“To chain or not to chain” — that is the question.

In a year when a Starbucks latte or gallon of gas can set one back a whopping $4, the boycott of all things franchised — and the subsequent shift to supporting independent retailers — is slowly becoming the trendy thing to do in America, circa 2008.

Venturans are soon to make some similar choices as the city’s downtown commercial district finds itself in a corporate versus independently-owned market often viewed as a critical component in defining a community’s character, tastes and preferences toward growth.

In the works, a Fresh and Easy market will be calling the corner of Thompson and Seaward avenues home, bringing its smaller, Trader Joe’s-scale personality to Midtown. And clothing manufacturer American Apparel, known for its progressive policies toward immigration and labor almost as much as its CEO’s track record of sexual harassment charges, looks forward to “vertically integrating” a location on East Main Street.

Big business balance

It becomes a balancing act of retaining Ventura’s independent spirit while sandwiched between the  wealthy predilections of Los Angeles and Santa Barbara, with attracting residents from said areas while generating revenues for the city.

Santa Barbara took that notion into consideration when an American Apparel was ushered onto State Street last year. According to Steve Cushman, executive director of the Santa Barbara Chamber of Commerce, brand recognition is a magnet for foot traffic.

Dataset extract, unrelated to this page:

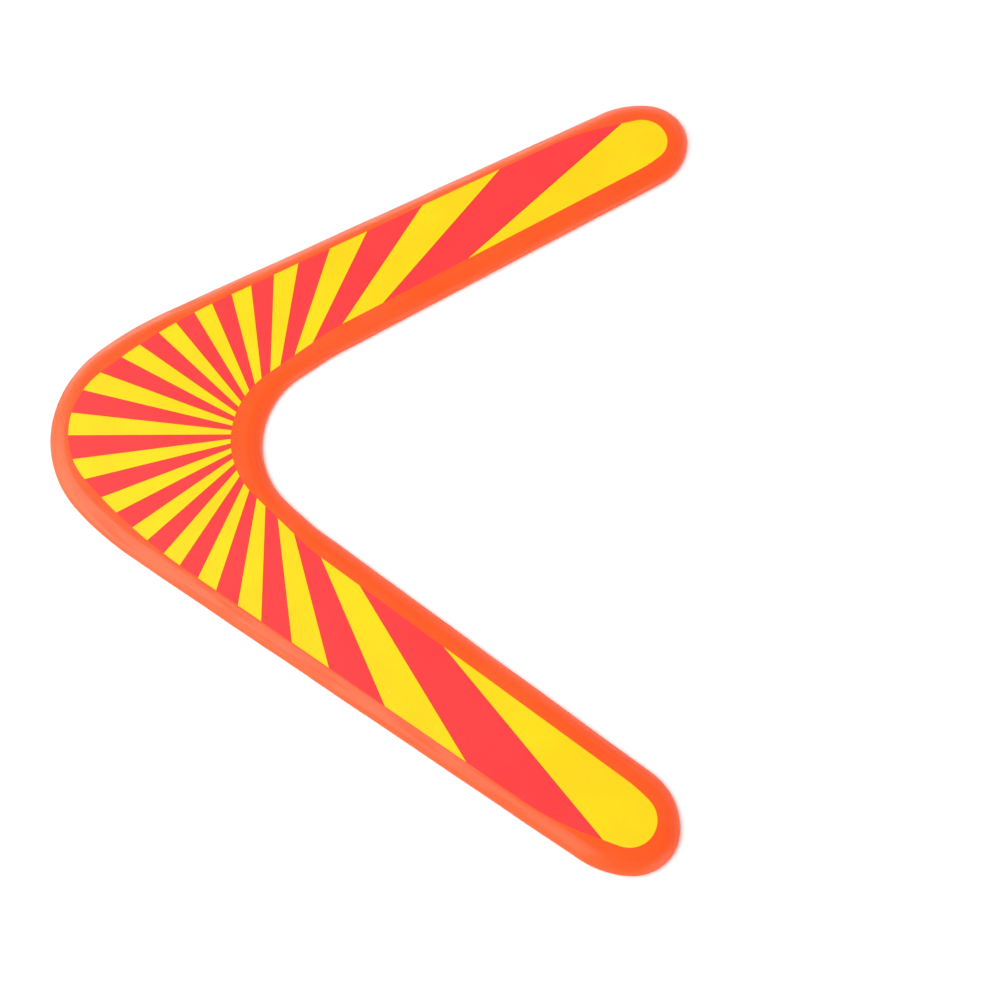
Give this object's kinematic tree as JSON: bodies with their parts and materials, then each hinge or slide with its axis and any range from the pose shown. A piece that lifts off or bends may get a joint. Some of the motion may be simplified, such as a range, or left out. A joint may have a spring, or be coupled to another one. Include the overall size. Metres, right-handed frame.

“To some extent it will help,” he said, “because if you get a store like a little miniature Tiffany’s, just the name will draw people to the downtown area, even if they don’t buy anything.”

Hype over the new-and-improved Granada Theater in Santa Barbara displaced some State Street business owners unable to cope with a rent hike.

“The landlords knew when that theater opened and it would drive customers in, they could get tenants that would be willing to pay significantly more,” Cushman said.

One such bidder was Old Navy, now leasing out space formerly occupied by an independent sporting goods retailer.

Sensitive to moments when the little guy is pushed out, Ventura is no stranger in its resistance to big name stores. In the big box game, the battle over bringing a Wal-Mart to Victoria Avenue, most notably, has been played out in local arenas.

“Generally speaking, we prefer to see local owned businesses and merchants. They’re the backbone of our community,” said Ed Lacey, spokesman for Livable Ventura, a group opposed to Wal-Mart in Ventura.

Lacey said Livable Ventura’s biggest gripes with Wal-Mart are the company’s historical record of poor labor practices, and bad wages and bad benefits toward its employees.

The reverse could be said of American Apparel, a company noted for its philanthropic endeavors and vertical integration management style. Interestingly, the company’s sound ethical reputation hasn’t faltered from — and may even be aided by — the controversy surrouding founder Dov Charney, the company’s CEO, who has endured no less than five lawsuits from former female employees claiming both harassment and an improper, sexually-charged workplace at its Los Angeles headquarters.

Staying ahead and getting along

Downtown Ventura merchants, some of whom did business with American Apparel in its wholesale days, are more concerned with how neighborly the working relationship will be.

Laurie Battaglia, whose Aphrodite’s has been a staple at Main and California streets for a decade is not threatened by the big name entry to Downtown and says she welcomes the competition.

“I don’t care about American Apparel coming in,” she said. “I think it’s good … it just depends on the business.”

“I think it might flow with what we have going on in here,” said Leslie Thoms, owner of the Tiki Lounge on Main Street. “My issue is more of a corporate place coming to Main Street.”

She said clothiers on Main Street have a cooperative trust between them and hoped American Apparel, when it moves in, can understand.

“We try not to step on each others’ toes,” Thoms said. “If we can continue to do that, we can hang on.”

There is semblance of that in even the staunchest of pro-small business communities. In Ojai, city officials last year passed an ordinance permitting retail chains in its commercial sector, albeit with strict regulations towards limiting store size and toning down appearance.

Demographic, not geographic

That doesn’t mean setting up an American Apparel, or any chain store, will ensure guaranteed success in any location. According to Scott Eicher, CEO of the Ojai Chamber of Commerce, it’s demographic, not geographic.

“It’s a small town and there are only so many people here,” he said. “If they’re willing to and they can support it, a business will thrive. If they can’t, it won’t. It’s difficult for everybody.”

A spokesperson for American Apparel did not respond to an e-mail requesting an interview for this story.